Symposium 5 Musical Migrations
Music is movement, musicians are rarely sedentary, and musical
objects (scores, instruments, repertories) often move with them. These
migratory movements cause superficial and radical transformations: the
symbolic dimension of the musical event is more fully revealed, while
the materiality of musical entities and objects is correspondingly
reinforced. Complex values may inform judgements such as "fruitful
synthesis," "stylistic corruption," or even "cultural annihilation."
Symposium 6 Form and Invention
"Form and invention" is a binary concept that represents many
varieties of opposition and reciprocity. Although it derives from
western classical rhetoric, it may profitably illuminate a wide range
of music and in turn be enriched by its application. For Renaissance
and Baroque music, it signified the choice and elaboration (inventio)
of common figures (topoi) and their arrangement (dispositio) in
persuasive oratory. Later writers reduced the processes of invention to
the working out of a formal idea, while to composers and the public,
"invention" came to suggest original creation, 'ex nihilo,' as it were.
Such competing meanings of the terms still inform the "neo-classical"
repertory of the last century.

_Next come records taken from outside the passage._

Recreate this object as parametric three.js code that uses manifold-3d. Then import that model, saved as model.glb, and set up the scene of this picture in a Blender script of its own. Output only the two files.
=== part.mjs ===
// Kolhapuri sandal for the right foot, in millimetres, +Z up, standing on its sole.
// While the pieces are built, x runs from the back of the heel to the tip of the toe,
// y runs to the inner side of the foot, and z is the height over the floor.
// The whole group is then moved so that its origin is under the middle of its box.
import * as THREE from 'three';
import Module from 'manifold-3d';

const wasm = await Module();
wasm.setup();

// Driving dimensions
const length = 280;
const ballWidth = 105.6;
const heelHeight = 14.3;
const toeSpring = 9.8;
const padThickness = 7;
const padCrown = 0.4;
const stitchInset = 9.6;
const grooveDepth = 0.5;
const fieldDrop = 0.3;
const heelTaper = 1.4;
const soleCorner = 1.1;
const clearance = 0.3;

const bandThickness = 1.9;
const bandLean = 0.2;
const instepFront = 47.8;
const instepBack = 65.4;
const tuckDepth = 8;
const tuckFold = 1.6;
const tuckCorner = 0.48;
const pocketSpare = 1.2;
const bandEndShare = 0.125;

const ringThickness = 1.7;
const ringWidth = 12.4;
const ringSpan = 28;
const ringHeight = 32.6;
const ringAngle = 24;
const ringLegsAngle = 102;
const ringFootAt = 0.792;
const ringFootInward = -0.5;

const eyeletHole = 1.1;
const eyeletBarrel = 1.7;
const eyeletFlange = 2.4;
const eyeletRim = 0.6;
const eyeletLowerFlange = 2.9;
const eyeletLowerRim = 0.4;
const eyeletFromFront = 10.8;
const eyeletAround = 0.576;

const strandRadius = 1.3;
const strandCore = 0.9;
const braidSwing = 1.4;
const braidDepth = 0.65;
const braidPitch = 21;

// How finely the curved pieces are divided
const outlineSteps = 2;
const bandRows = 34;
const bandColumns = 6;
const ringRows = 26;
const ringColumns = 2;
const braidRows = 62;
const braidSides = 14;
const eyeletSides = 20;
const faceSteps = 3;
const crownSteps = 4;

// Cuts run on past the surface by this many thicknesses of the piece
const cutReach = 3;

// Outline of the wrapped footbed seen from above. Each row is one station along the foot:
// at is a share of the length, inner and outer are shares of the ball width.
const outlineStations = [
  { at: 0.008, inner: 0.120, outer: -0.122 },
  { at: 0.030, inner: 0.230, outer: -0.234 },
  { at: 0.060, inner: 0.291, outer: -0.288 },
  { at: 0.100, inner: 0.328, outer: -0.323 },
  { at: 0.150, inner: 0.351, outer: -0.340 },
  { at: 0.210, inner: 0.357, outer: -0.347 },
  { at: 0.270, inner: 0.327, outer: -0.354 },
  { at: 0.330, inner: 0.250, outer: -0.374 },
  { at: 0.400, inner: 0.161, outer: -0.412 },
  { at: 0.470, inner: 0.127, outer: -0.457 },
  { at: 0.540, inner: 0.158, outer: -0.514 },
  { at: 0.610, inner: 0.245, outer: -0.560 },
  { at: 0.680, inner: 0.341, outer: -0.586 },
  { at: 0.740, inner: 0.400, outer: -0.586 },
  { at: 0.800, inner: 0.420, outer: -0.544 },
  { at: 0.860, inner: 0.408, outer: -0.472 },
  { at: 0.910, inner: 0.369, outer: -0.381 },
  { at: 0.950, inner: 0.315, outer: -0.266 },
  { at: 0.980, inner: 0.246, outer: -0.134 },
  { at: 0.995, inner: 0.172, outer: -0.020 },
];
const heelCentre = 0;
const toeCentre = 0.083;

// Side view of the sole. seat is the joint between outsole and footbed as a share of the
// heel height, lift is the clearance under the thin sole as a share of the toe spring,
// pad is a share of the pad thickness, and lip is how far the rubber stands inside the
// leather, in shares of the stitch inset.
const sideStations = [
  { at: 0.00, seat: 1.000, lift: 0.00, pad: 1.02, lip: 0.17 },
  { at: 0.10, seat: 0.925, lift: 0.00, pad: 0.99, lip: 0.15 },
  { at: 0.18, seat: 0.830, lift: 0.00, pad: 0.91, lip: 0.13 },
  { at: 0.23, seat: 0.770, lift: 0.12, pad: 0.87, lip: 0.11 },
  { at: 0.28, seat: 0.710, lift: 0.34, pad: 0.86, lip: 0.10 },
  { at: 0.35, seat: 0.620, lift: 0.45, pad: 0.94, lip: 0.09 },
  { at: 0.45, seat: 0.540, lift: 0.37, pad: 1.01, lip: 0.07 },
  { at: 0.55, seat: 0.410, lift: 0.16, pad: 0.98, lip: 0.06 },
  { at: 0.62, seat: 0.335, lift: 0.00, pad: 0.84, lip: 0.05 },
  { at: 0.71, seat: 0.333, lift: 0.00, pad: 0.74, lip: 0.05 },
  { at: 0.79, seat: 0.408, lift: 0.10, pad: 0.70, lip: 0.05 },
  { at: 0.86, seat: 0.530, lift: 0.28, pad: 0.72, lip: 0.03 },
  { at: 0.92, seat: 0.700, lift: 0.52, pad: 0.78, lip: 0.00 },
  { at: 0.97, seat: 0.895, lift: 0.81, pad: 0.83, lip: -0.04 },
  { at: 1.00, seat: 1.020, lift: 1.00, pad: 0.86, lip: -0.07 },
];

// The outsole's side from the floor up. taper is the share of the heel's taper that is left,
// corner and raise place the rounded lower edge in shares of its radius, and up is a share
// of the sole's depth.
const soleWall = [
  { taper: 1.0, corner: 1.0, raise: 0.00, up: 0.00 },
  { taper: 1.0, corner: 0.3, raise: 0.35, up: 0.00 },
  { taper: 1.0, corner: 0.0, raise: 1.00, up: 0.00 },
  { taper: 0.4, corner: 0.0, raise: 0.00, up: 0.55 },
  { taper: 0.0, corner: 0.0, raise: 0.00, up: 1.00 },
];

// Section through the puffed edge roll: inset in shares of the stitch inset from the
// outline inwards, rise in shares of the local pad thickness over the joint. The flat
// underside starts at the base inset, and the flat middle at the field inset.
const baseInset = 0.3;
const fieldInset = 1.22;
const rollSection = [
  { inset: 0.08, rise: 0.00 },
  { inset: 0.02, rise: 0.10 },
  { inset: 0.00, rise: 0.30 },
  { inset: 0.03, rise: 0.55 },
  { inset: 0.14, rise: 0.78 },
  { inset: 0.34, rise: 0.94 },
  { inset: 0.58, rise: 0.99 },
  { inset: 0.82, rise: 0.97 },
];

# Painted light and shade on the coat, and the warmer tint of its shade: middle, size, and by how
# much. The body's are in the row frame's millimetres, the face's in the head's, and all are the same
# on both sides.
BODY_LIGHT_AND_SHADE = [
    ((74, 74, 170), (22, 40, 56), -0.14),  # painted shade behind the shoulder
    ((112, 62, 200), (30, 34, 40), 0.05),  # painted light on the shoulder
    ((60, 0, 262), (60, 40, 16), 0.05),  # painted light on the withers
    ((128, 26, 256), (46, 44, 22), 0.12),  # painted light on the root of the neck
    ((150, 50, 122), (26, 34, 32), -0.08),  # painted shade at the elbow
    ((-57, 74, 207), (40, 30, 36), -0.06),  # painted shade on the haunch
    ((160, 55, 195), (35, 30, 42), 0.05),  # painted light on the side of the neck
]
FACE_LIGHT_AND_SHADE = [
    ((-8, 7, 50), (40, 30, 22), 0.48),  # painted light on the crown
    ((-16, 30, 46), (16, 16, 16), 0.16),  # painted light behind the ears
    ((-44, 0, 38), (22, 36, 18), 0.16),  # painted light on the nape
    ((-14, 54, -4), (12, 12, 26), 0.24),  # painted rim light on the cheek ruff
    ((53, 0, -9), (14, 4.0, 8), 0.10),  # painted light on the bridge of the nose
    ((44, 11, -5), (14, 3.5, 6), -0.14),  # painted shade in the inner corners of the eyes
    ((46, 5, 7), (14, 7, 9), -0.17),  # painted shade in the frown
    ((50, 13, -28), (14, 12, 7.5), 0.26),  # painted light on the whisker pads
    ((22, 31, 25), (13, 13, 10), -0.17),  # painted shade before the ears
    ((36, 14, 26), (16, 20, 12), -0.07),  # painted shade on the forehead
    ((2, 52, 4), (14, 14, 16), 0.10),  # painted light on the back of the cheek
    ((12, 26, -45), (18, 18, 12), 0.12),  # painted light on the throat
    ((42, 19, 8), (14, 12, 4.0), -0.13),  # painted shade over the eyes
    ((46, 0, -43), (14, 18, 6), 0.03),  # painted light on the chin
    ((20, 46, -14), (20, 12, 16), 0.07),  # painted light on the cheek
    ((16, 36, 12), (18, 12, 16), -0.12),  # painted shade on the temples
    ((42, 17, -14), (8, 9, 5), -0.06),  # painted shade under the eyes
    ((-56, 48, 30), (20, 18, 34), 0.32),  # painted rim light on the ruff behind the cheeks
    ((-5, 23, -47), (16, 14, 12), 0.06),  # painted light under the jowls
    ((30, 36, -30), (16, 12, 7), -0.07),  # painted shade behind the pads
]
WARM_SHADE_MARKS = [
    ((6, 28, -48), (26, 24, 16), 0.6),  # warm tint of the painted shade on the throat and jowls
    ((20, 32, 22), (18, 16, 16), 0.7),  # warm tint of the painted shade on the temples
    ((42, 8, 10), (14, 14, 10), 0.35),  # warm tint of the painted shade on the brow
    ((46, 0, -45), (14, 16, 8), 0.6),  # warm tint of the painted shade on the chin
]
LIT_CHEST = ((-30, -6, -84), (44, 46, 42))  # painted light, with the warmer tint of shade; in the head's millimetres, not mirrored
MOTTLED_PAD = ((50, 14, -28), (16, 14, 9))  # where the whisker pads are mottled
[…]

The symposium invites investigation of
the presence of "form and invention" across a multiplicity of
repertories and traditions and among a wealth of more recent paradigms
for composition, listening, analysis, and improvisation.
Symposium 7 Instruments of Music: From Archeology
to New Technologies
Musical instruments range from clapping hands to computers running
on interactive software, from imaginative fancies to mass-produced
souvenirs or pint-sized violins. This symposium seeks new contributions
to organology, particularly encouraging explorations of phenomena that
cross cultural and stylistic boundaries, such as the need for
instruments that extend the abilities of the human musical body, or the
accordance of spiritual or secular meanings to instruments of music and
the sounds they produce. This forum might also investigate how
instruments are valued and interpreted in different cultures, places,
times, or functions, and why some instruments fail, but others are
adopted and succeed.
Symposium 8 Sources
The study of sources, whether written, oral, or virtual, ensures
the link between our generations and the past and its achievements. We
continue to develop the presentation of sources in scores, recordings,
and edited documents that range in format from print to digitized
multimedia. Technology now pretends and aspires to make everything from
the past instantly available on screen and through loudspeakers, yet
substitutes for primary sources inevitably distort them in some way.
This prompts us to examine how all of the tools and media involved in
the collection, transmission, and retrieval of musical knowledge
(catalogues raisonnes, critical editions, composers' homepages on the
World Wide Web, and others) influence our relationship to our sources
and to the ways in which we use them.